Update: Unbelievable as it may sound, the access code for the iCloud account really was the last 4 digits of Mat's credit card which the hacker got from Amazon. So, I was wrong, and the hacker followed good old traditions by employing social engineering instead of a key logger.

And what can we now learn from that? I'll comment on this point in a couple of days in one my next entries.

À la recherche du temps perdu

Time is the most valuable resource we have in our live. I thus try to minimize the amount of time I need for routine tasks, such as data processing, analysis and presentation. I'm not at all proud about the result, and I think that I can still improve a lot. Compared to many others, however, I'm a champion of efficiency.

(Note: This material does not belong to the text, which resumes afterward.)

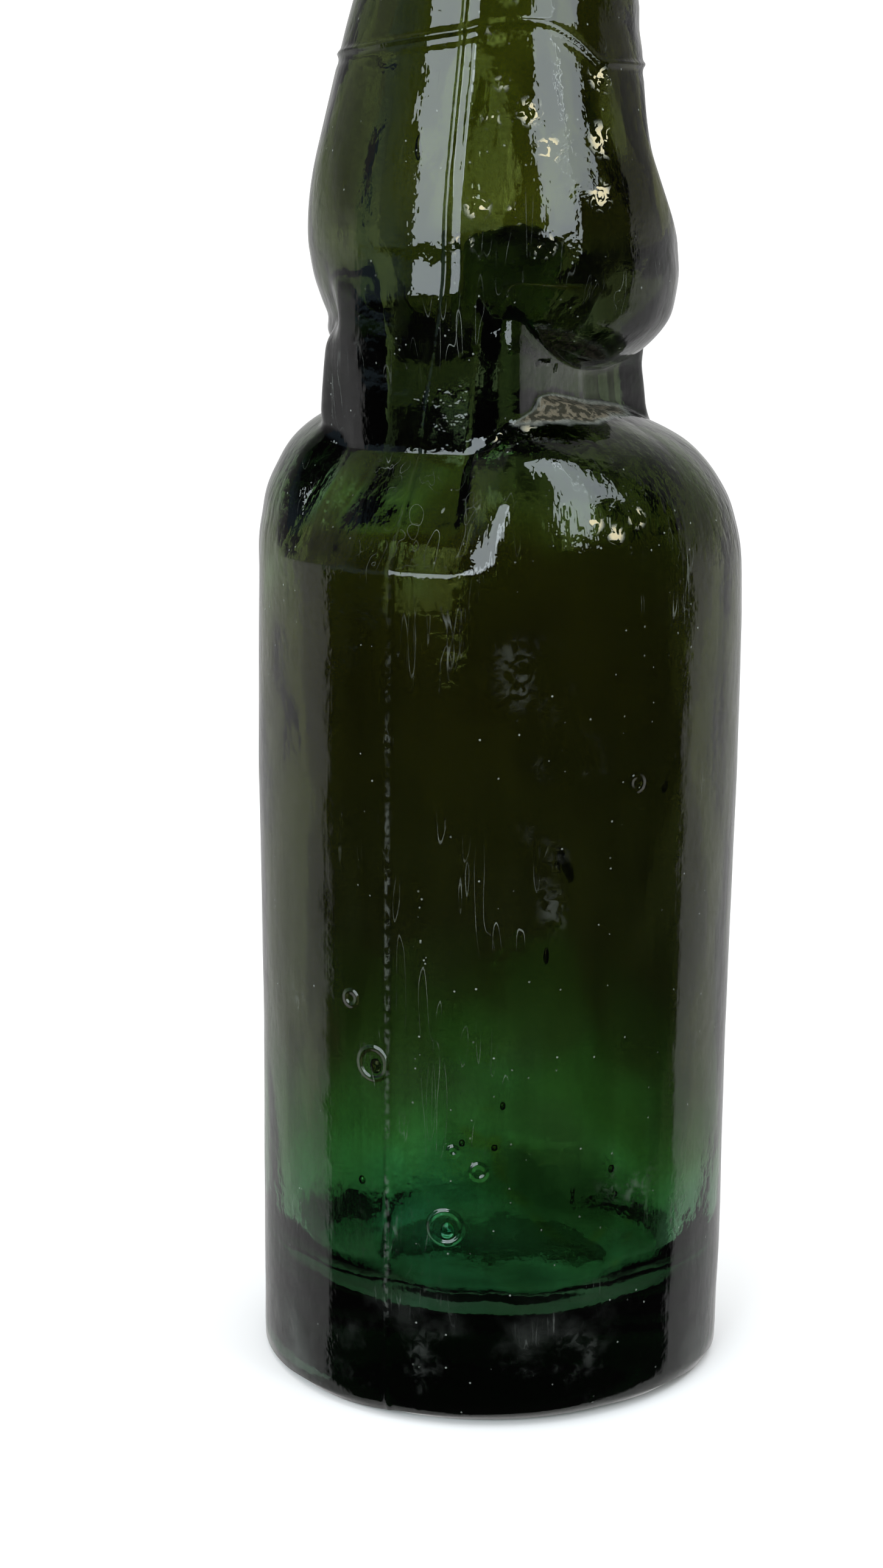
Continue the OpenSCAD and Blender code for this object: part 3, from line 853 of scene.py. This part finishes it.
# The sealing ring is red-brown rubber, moulded in two halves and sprung into the groove of the lip.
# Age has dulled and bloomed it, and the mould left a fine line round the middle of its bore.
RING_IN, RING_OUT = 6.2, 10.5
RING_FOOT, RING_HIGH = GROOVE_Z + 0.03, 5.15
RING_TOP = RING_FOOT + RING_HIGH
MOULD_LINE = 0.09
ring_cut = closed_cut([(RING_IN + 0.5, RING_FOOT), (RING_OUT - 0.7, RING_FOOT), (RING_OUT, RING_FOOT + 0.9),
                       (RING_OUT, RING_TOP - 0.9), (RING_OUT - 0.7, RING_TOP),
                       (RING_IN + 0.7, RING_TOP), (RING_IN, RING_TOP - 0.9),
                       (RING_IN, RING_FOOT + 0.6)], 64, 0.22)
turns = np.linspace(0, 2 * math.pi, 120, endpoint=False)[:, None]
r, z = ring_cut[None, :, 0] + 0 * turns, ring_cut[None, :, 1] + 0 * turns
flash = np.exp(-((z - RING_FOOT - RING_HIGH / 2) / 0.12) ** 2)
r -= (r < 8) * MOULD_LINE * flash * (1 + 0.4 * np.cos(7 * turns))
z += ripple(turns, z, 12, 10, 0.05, 2.0) * ease(z, RING_FOOT + 2, RING_FOOT + 5)
seal = ring_mesh("moulded_ring", r, z, turns)
ring_rubber, tree, bsdf = new_material("ring_rubber")
bsdf.inputs["Specular IOR Level"].default_value = 0.35
grain = cloudy(tree, tree.nodes.new("ShaderNodeTexCoord").outputs["Object"], 900, 4).outputs["Fac"]
bloom = thresholded(tree, grain, 0.45, 0.7)
tree.links.new(laid_over(tree, (0.15, 0.042, 0.025), (0.24, 0.13, 0.09), bloom), bsdf.inputs["Base Color"])
tree.links.new(scaled(tree, bloom, 0.3, 0.5), bsdf.inputs["Roughness"])
bumped(tree, grain, 0.05)
seal.data.materials.append(ring_rubber)
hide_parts("rubber_ring")
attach(seal, "glass")


# The stopper is a loose ball of pale green glass, ground round and dulled by years of rolling in the chamber.
# It has a few seeds inside and one flat where it was cut from the rod.
MARBLE_R = 8.0
MARBLE_Z = (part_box("marble")[0].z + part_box("marble")[1].z) / 2 / MM
CUT_FLAT = 0.25
rise = np.linspace(-math.pi / 2, math.pi / 2, 72)[None]
around = np.linspace(0, 2 * math.pi, 96, endpoint=False)[:, None]
r = MARBLE_R - 0.04 * np.abs(np.cos(5 * around + 3 * rise)) * np.cos(rise)
x, y = r * np.cos(rise) * np.cos(around), r * np.cos(rise) * np.sin(around)
z = r * np.sin(rise) + 0 * around
x = np.minimum(x, MARBLE_R - CUT_FLAT)
ball_grid = np.stack([x, y, z + MARBLE_Z], -1)
# Each seed: turn from the photograph, height and distance from the middle, and width.
SEEDS = ((20, 4.0, 3.0, 0.5), (-50, -2.0, 4.5, 0.7), (110, 1.0, 2.0, 0.4), (200, -4.0, 3.0, 0.6),
         (-10, -3.0, 5.0, 0.5))
seeds = [small_bubble(alpha, h + MARBLE_Z, off, w, w * 1.3, w) for alpha, h, off, w in SEEDS]
ball = turned_mesh("glass_ball", ball_grid, seeds)
marble_glass = glass_material("marble_glass", (0.86, 0.93, 0.82), (0.5, 0.72, 0.5), 60)
tree = marble_glass.node_tree
rubbing = cloudy(tree, tree.nodes.new("ShaderNodeTexCoord").outputs["Object"], 420, 5).outputs["Fac"]
ground = scaled(tree, thresholded(tree, rubbing, 0.35, 0.65), 0.25, 0.15)
tree.links.new(ground, tree.nodes["Principled BSDF"].inputs["Roughness"])
bumped(tree, rubbing, 0.03)
ball.data.materials.append(marble_glass)
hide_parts("marble")
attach(ball, "marble")


# The floor is a plain pale plane that glass and mirrors don't show, so the bottle mirrors the room alone.
# In mirrors and through glass the room is bright behind the bottle and dim in front, with a faint blue wall
# on the left. To everything else it is an even white light.
FLOOR_SIDE = 6.0
corners = np.array([(-FLOOR_SIDE, -FLOOR_SIDE, 0), (FLOOR_SIDE, -FLOOR_SIDE, 0),
                    (FLOOR_SIDE, FLOOR_SIDE, 0), (-FLOOR_SIDE, FLOOR_SIDE, 0)])
floor = new_piece("floor", corners, [(0, 1, 2, 3)])


def mirrored_rays(tree):
    """1 for what is seen in a mirror or through glass."""
    path = tree.nodes.new("ShaderNodeLightPath")
    return combined(tree, "MAXIMUM", path.outputs["Is Glossy Ray"], path.outputs["Is Transmission Ray"])


pale_floor, tree, bsdf = new_material("pale_floor")
bsdf.inputs["Base Color"].default_value = (0.9, 0.9, 0.9, 1)
bsdf.inputs["Roughness"].default_value = 0.9
bsdf.inputs["Specular IOR Level"].default_value = 0.0
clear = tree.nodes.new("ShaderNodeBsdfTransparent")
mix = tree.nodes.new("ShaderNodeMixShader")
tree.links.new(mirrored_rays(tree), mix.inputs[0])
tree.links.new(bsdf.outputs[0], mix.inputs[1])
tree.links.new(clear.outputs[0], mix.inputs[2])
tree.links.new(mix.outputs[0], tree.nodes["Material Output"].inputs["Surface"])
floor.data.materials.append(pale_floor)

# The way from the bottle to the camera, and the way to the camera's right.
toward = Vector((math.cos(PHOTO_TURN), math.sin(PHOTO_TURN), 0))
aside = Vector((-toward.y, toward.x, 0))

world = bpy.data.worlds.new("room")
bpy.context.scene.world = world
world.use_nodes = True
tree = world.node_tree
background = tree.nodes["Background"]
mirrored = mirrored_rays(tree)
around_room = tree.nodes.new("ShaderNodeTexCoord").outputs["Generated"]
ROOM_TURN = math.radians(5.5)
ROOM_BACK, ROOM_LEAST, ROOM_LIGHT = 0.52, 0.018, 1.25
to_front = seen_along(tree, around_room, toward * math.cos(ROOM_TURN) + aside * math.sin(ROOM_TURN))
to_side = seen_along(tree, around_room, aside)
to_top = seen_along(tree, around_room, (0, 0, 1))
behind = thresholded(tree, to_front, -0.02, -0.12)
beside = thresholded(tree, combined(tree, "ABSOLUTE", to_side, 0), 0.35, 0.75)
dim_side = product(tree, beside, thresholded(tree, to_top, -0.14, 0.25), 0.62)
dim_top = product(tree, thresholded(tree, to_top, 0.2, 0.7), 0.5)
dim_floor = product(tree, thresholded(tree, to_top, -0.35, -0.75), 0.2)
level = product(tree, behind, ROOM_BACK)
for dim in (dim_side, dim_top, dim_floor):
    level = product(tree, level, combined(tree, "SUBTRACT", 1.0, dim))
level = combined(tree, "ADD", level, ROOM_LEAST)
seen = tree.nodes.new("ShaderNodeMix")
seen.data_type = "FLOAT"
seen.inputs[2].default_value = ROOM_LIGHT
tree.links.new(mirrored, seen.inputs[0])
tree.links.new(level, seen.inputs[3])
tree.links.new(seen.outputs[0], background.inputs["Strength"])
background.inputs["Color"].default_value = (1, 1, 1, 1)
left_wall = product(tree, thresholded(tree, to_side, -0.72, -0.93), thresholded(tree, to_top, -0.13, -0.07))
blue = product(tree, left_wall, combined(tree, "SUBTRACT", 1.0, behind), mirrored, 0.22)
blue_wall = tree.nodes.new("ShaderNodeBackground")
blue_wall.inputs["Color"].default_value = (0.55, 0.80, 1, 1)
tree.links.new(blue, blue_wall.inputs["Strength"])
room = tree.nodes.new("ShaderNodeAddShader")
tree.links.new(background.outputs[0], room.inputs[0])
tree.links.new(blue_wall.outputs[0], room.inputs[1])
tree.links.new(room.outputs[0], tree.nodes["World Output"].inputs["Surface"])


# Two soft windows stand in front of the bottle, each in two panes of pale blue daylight: a tall one far off
# on the left, and a small one close by on the right. Each pane gives azimuth, distance and height of the two
# ends of its lower edge and of the middle of its upper edge, then its strength.
WINDOW_COLOUR = (0.84, 0.94, 1.0)
WINDOWS = (
    ("left_window", ((-51, 2.5, -0.04), (-20, 2.5, -0.04), (-34, 1.7, 1.36)), 5.5),
    ("left_window_top", ((-22, 1.6, 0.5), (-12, 1.6, 0.5), (-17, 1.35, 0.95)), 5.0),
    ("right_window", ((30, 0.15, 0.151), (47, 0.15, 0.151), (39, 0.12, 0.40)), 5.2),
    ("right_window_top", ((47, 0.15, 0.190), (66, 0.15, 0.190), (57, 0.12, 0.36)), 4.2))


def soft_window(name, corners, strength):
    """A flat soft light between the two ends of its lower edge and the middle of its upper edge."""
    points = []
    for azimuth, distance, z in corners:
        a = math.radians(azimuth)
        points.append((toward * math.cos(a) + aside * math.sin(a)) * distance + Vector((0, 0, z)))
    low_left, low_right, high = points
    across = low_right - low_left
    low = (low_left + low_right) / 2
    rise = high - low
    rise -= across * (rise.dot(across) / across.dot(across))
    light = bpy.data.lights.new(name, "AREA")
    light.shape = "RECTANGLE"
    light.size, light.size_y = across.length, rise.length
    light.energy = strength * math.pi * across.length * rise.length
    light.color = WINDOW_COLOUR
    lamp = bpy.data.objects.new(name, light)
    lamp.location = low + rise / 2
    x, y = across.normalized(), rise.normalized()
    lamp.rotation_euler = Matrix((x, y, x.cross(y))).transposed().to_euler()
    lamp.visible_camera = False
    bpy.context.scene.collection.objects.link(lamp)


for pane in WINDOWS:
    soft_window(*pane)


# The camera stands where the photograph was taken, at the height of the chamber and looking down a little.
# Its lens gives the photograph's frame of 1450 by 2576, and its place and turn were fitted to the outline.
DISTANCE, HEIGHT = 342.3, 151.7
LOOK_DOWN, LOOK_ASIDE, TILT = math.radians(12.33), math.radians(-1.22), math.radians(0.46)
FOCAL_PX, LONG_PX = 4365.0, 2576.0
SENSOR = 36.0
camera_data = bpy.data.cameras.new("photo_camera")
camera_data.sensor_width = SENSOR
camera_data.lens = FOCAL_PX * SENSOR / LONG_PX
camera_data.clip_start, camera_data.clip_end = 0.01, 50
camera = bpy.data.objects.new("photo_camera", camera_data)
bpy.context.scene.collection.objects.link(camera)
bpy.context.scene.camera = camera
ahead, right, up = -toward, aside, Vector((0, 0, 1))
fwd = ahead * math.cos(LOOK_ASIDE) + right * math.sin(LOOK_ASIDE)
side = right * math.cos(LOOK_ASIDE) - ahead * math.sin(LOOK_ASIDE)
look = fwd * math.cos(LOOK_DOWN) - up * math.sin(LOOK_DOWN)
head = up * math.cos(LOOK_DOWN) + fwd * math.sin(LOOK_DOWN)
x_axis = side * math.cos(TILT) + head * math.sin(TILT)
y_axis = head * math.cos(TILT) - side * math.sin(TILT)
camera.matrix_world = Matrix((
    (x_axis.x, y_axis.x, -look.x, toward.x * DISTANCE * MM),
    (x_axis.y, y_axis.y, -look.y, toward.y * DISTANCE * MM),
    (x_axis.z, y_axis.z, -look.z, HEIGHT * MM),
    (0, 0, 0, 1)))
bpy.context.scene.view_settings.view_transform = "Standard"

For example, there's a very valued colleague who has Linux (well, Ubuntu) as a host system (no idea why) and Windows XP as a guest. He's using both in the same grandfatherly style: the left arm dangling down, the right one slowly shifting the mouse cursor around with his eyebrows drawn up and his mouth wide open.

He was shocked when an update brought Unity. Shocked! He messed around in the gconf settings, installed kde, reverted back, and managed that the file associations are now all wrong: when he's double(!)-clicking a *.txt, two Writer open instead of gedit, a *.pdf is opened by Karbon, a *.jpg by Krita, etc.

He's loudly complaining about that, day for day. I told him to repair his install or at least the file associations, which is a matter of at most 2 min. He found an alternative solution: he simply opens all these files in the virtual machine. Thus, to open a pdf, he's booting his virtual Windows XP, starts Total Commander (which involves explicitly agreeing to a license agreement since he—of course—did not copy the license file to the program folder), navigates (click-click, click-click) to the pdf, and double-clicks it. Acrobat Reader then loads all of its supplements and subsequently tries to load the file.

When the file is finally opened, I'm typically already 5000 km away.